The son of a Communist Hamburg dock worker who perished in a Nazi death camp, Biermann voluntarily left the comfort of West Germany in 1953 and went to East Germany. "This country was making a social revolution," he explains, "even if it had to do so at the bayonet point of the Red Army." At first, Biermann was tolerated by the Communist leaders because of his anti-U.S. and antiwar songs. He was given a job at the Berliner Ensemble, the theater directed by Brecht's widow, and earned a doctorate in philosophy at East Berlin's Humboldt University.
Prominent Guest. In 1961, Biermann got into trouble with officials by writing a play that defended the Berlin Wall as necessary to keep in the country's skilled workers. The Communist leaders rejected that sort of defense; the official rationale for the Wall is that it was built to keep spies and provocateurs out. When Biermann challenged the party's reasoning in song and jest, he fell more deeply into disfavor, until the East German Politburo in 1965 decided to muzzle him.
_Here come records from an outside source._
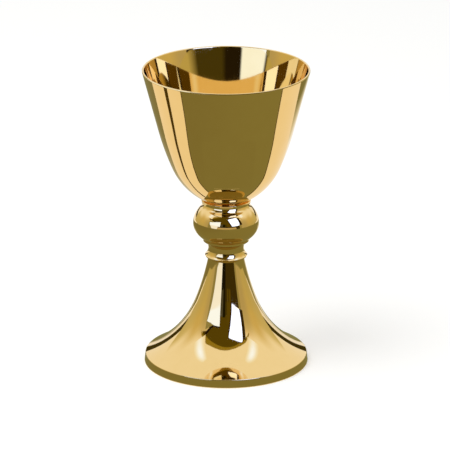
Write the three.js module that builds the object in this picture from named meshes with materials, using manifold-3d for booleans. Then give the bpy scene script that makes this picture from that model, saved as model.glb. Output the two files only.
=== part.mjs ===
// A chalice: a gilt brass cup on a stem of spun and turned pieces, threaded on one central rod
// and clamped by a nut inside the foot. Millimetres, +Z up, origin on the table under the axis.
import * as THREE from 'three';
import { mergeVertices } from 'three/addons/utils/BufferGeometryUtils.js';
import Module from 'manifold-3d';

// Foot: a spun trumpet that runs out into a low, slightly flared band
const footHeight = 65.6;
const footThroatRadius = 10.9;
const footEdgeRadius = 49.0;
const footBottomRadius = 49.6;
const footBandHeight = 5.0;
const footEdgeRounding = 0.6;
const footTopAngle = 11.5;      // slope from vertical where the trumpet starts, in degrees
const footWaistAngle = 20.7;    // where its long slow curve meets the quicker one
const footEdgeAngle = 62.4;     // where it meets the band
const footWall = 1.2;

// Ring soldered inside the lower edge of the foot
const footRingWidth = 3.4;
const footRingHeight = 3.0;
const footRingChamfer = 0.6;

// Neck under the knop: a hollow waist between a flange at the top and a sharp ring at the bottom
const neckHeight = 13.0;
const neckFlangeRadius = 13.9;
const neckFlangeEdge = 1.2;
const neckFlangeChamfer = 0.6;
const neckWaistRadius = 10.8;
const neckWaistHeight = 6.6;
const neckTipRadius = 12.8;
const neckTipUnderRadius = 12.45;
const neckTipHeight = 1.2;
const neckTipEdge = 0.8;

// Knop: a flattened ball in two shells, cut flat where the neck and the collar meet it
const knopRadius = 19.9;
const knopUpperPole = 15.9;     // height of the upper half before it is cut
const knopLowerPole = 13.3;     // and of the lower half
const knopBottomRadius = 14.5;
const knopWall = 1.0;
const sleeveRadius = 5.0;

// Collar under the bowl: a hollow flare that carries the knop's curve up to an overhanging lip
const collarHeight = 4.77;
const collarBaseRadius = 15.3;
const collarFlareRadius = 6.4;  // of the flare's hollow curve
const collarNeckRadius = 13.6;  // where the flare goes in under the lip
const collarLipHeight = 2.0;
const collarLipUnderRadius = 14.7;
const collarLipRadius = 14.95;

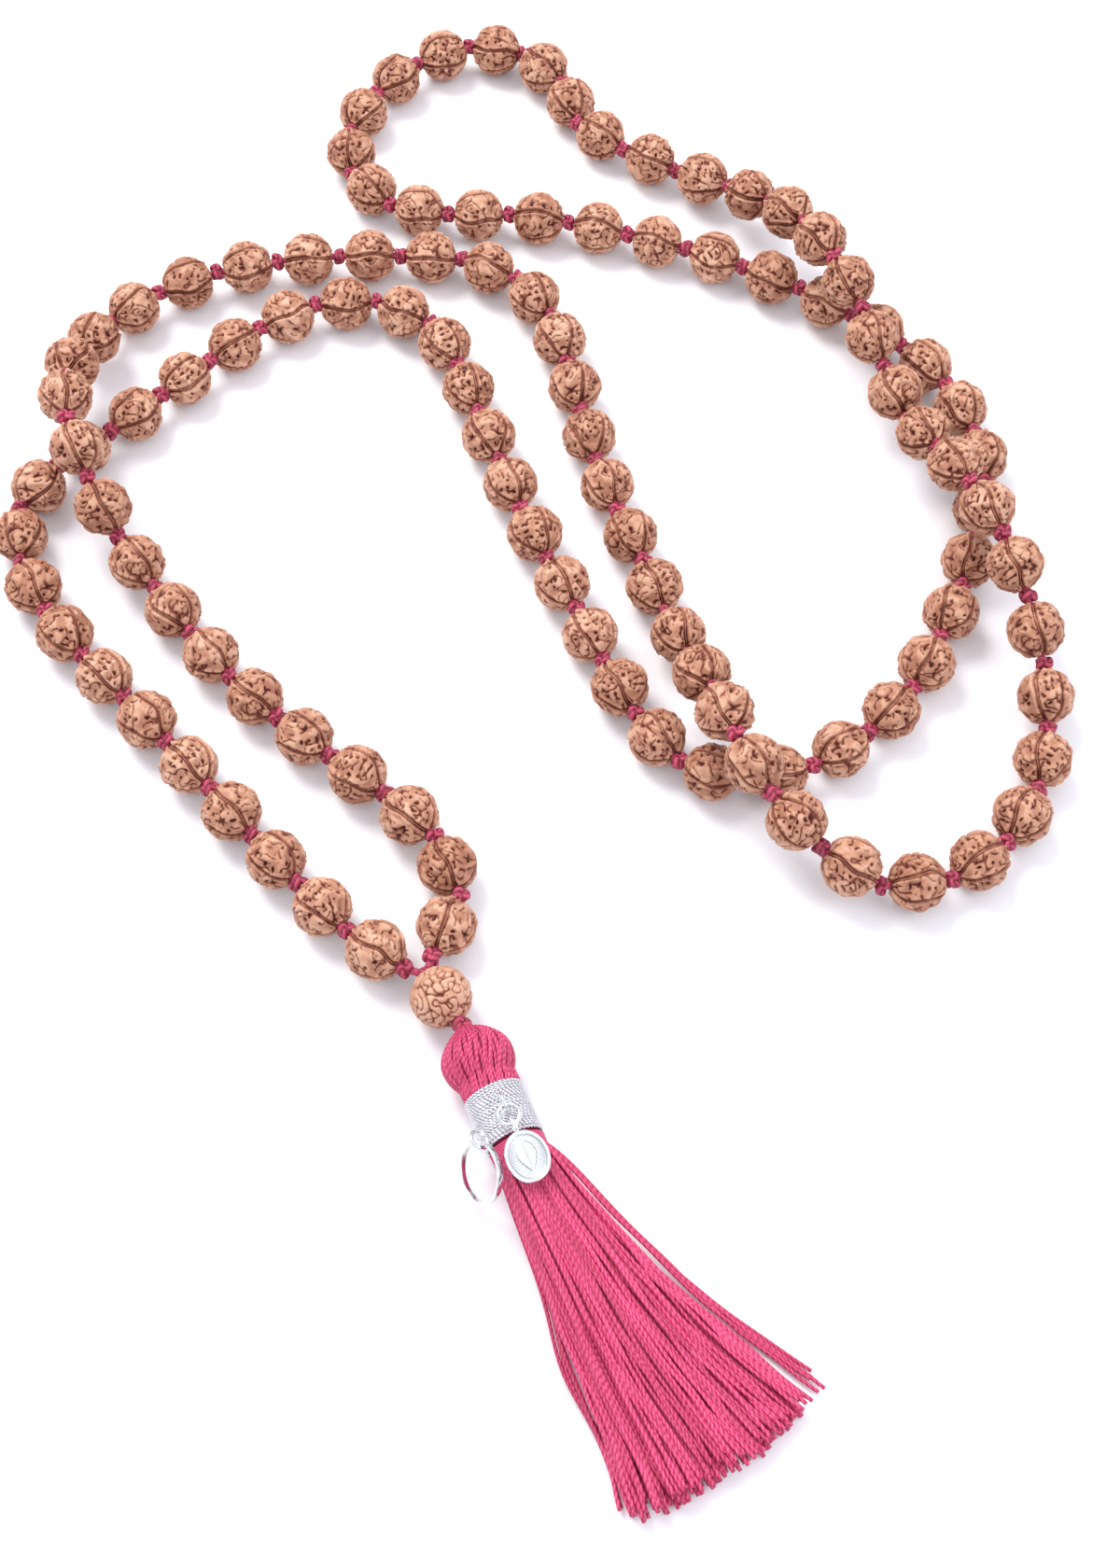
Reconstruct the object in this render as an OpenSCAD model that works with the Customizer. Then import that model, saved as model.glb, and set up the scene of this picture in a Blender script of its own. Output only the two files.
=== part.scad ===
// Knotted prayer-bead strand with a guru bead, a silk tassel and silver trim.
// Millimetres. The strand lies on the plane z = 0, with the guru bead over the origin.

/* [Beads] */
// Diameter of every bead
bead_d = 8; // [6:0.5:12]
// Free gap between two neighbouring beads
bead_gap = 1.2; // [1:0.1:2.5]
// Diameter of the cord hole through a bead
bore_d = 1.2; // [1:0.1:1.6]
// Diameter of the knots between the beads
knot_d = 2.4; // [1.8:0.1:3]

/* [Tassel] */
// Diameter of the round tassel head
head_d = 9; // [7.5:0.5:12]
// Outer diameter of the silver thread wrap
wrap_d = 7.6; // [6:0.2:8.4]
// Length of bare silk between the round head and the wrap
collar_len = 1.2; // [0:0.2:3]
// Length of the silver thread wrap
wrap_len = 7; // [5:0.5:10]
// Thickness of the silver thread wrap
wrap_wall = 0.8; // [0.6:0.1:1.2]
// Length of the crimson thread binding under the wrap
binding_len = 1.8; // [1:0.2:4]
// Thickness of the crimson thread binding
binding_wall = 0.5; // [0.3:0.1:0.7]
// Length of the tassel skirt
skirt_len = 43; // [25:1:80]
// Half of the angle over which the skirt fans out
skirt_spread = 16; // [8:1:22]
// Angle by which the skirt lies off the line of the head
skirt_turn = 9; // [-12:1:12]
// Height of the skirt at its cut end
skirt_end_h = 3.6; // [2:0.2:6]

/* [Silver trim] */
// Wire diameter of the eyelets and the jump ring
wire_d = 0.5; // [0.4:0.05:0.6]
// Mean diameter of the two eyelets on the wrap
eyelet_d = 2.2; // [2:0.1:2.6]
// Mean diameter of the jump ring between eyelet and charm
jump_ring_d = 2.5; // [2.3:0.1:4]
// Width of the oval charm
charm_w = 5.2; // [4:0.2:7]
// Length of the oval charm
charm_len = 6.4; // [5:0.2:9]
// Thickness of the charm's rim
charm_t = 0.9; // [0.7:0.1:1.4]
// Mean diameter of the plain silver hoop
hoop_d = 7.2; // [6:0.2:9]
// Width of the hoop's flat band
hoop_band = 0.7; // [0.5:0.05:0.8]
// Wall of the hoop's flat band
hoop_wall = 0.35; // [0.25:0.05:0.45]

/* [Fits] */
// Radial clearance between the cord and a bead's hole
bore_clearance = 0.1; // [0.05:0.01:0.2]
// Radial clearance between a knot and the seat that it lies in
knot_clearance = 0.08; // [0.04:0.01:0.15]
// Clearance between linked rings
link_clearance = 0.12; // [0.08:0.01:0.2]

/* [Hidden] */
SEED = "#b5754e";
CRIMSON = "#b0143c";
SILVER = "#cfd2d6";

BEADS = 108;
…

Biermann shares the hope with many other young Eastern Europeans that Communism can ultimately rid itself of stagnant bureaucracy and allow greater personal freedom. He still insists: "I have no interest in leaving here. This is the better of the two German states." But he is aware that East Germany's Communist leaders may lose patience with him. "I am treated like a prominent guest in a good hotel," he says. "I won't get the bill until the very last. The poor guest must pay at once for every little thing. But the prominent guest is not presented with the bill until the end."
*Since Engel means angel in German, the title is a play on St. Paul's statement in I Corinthians 13: 1: "Though I speak with the tongues of men and of angels, and have not charity, I am become as sounding brass or a tinkling cymbal."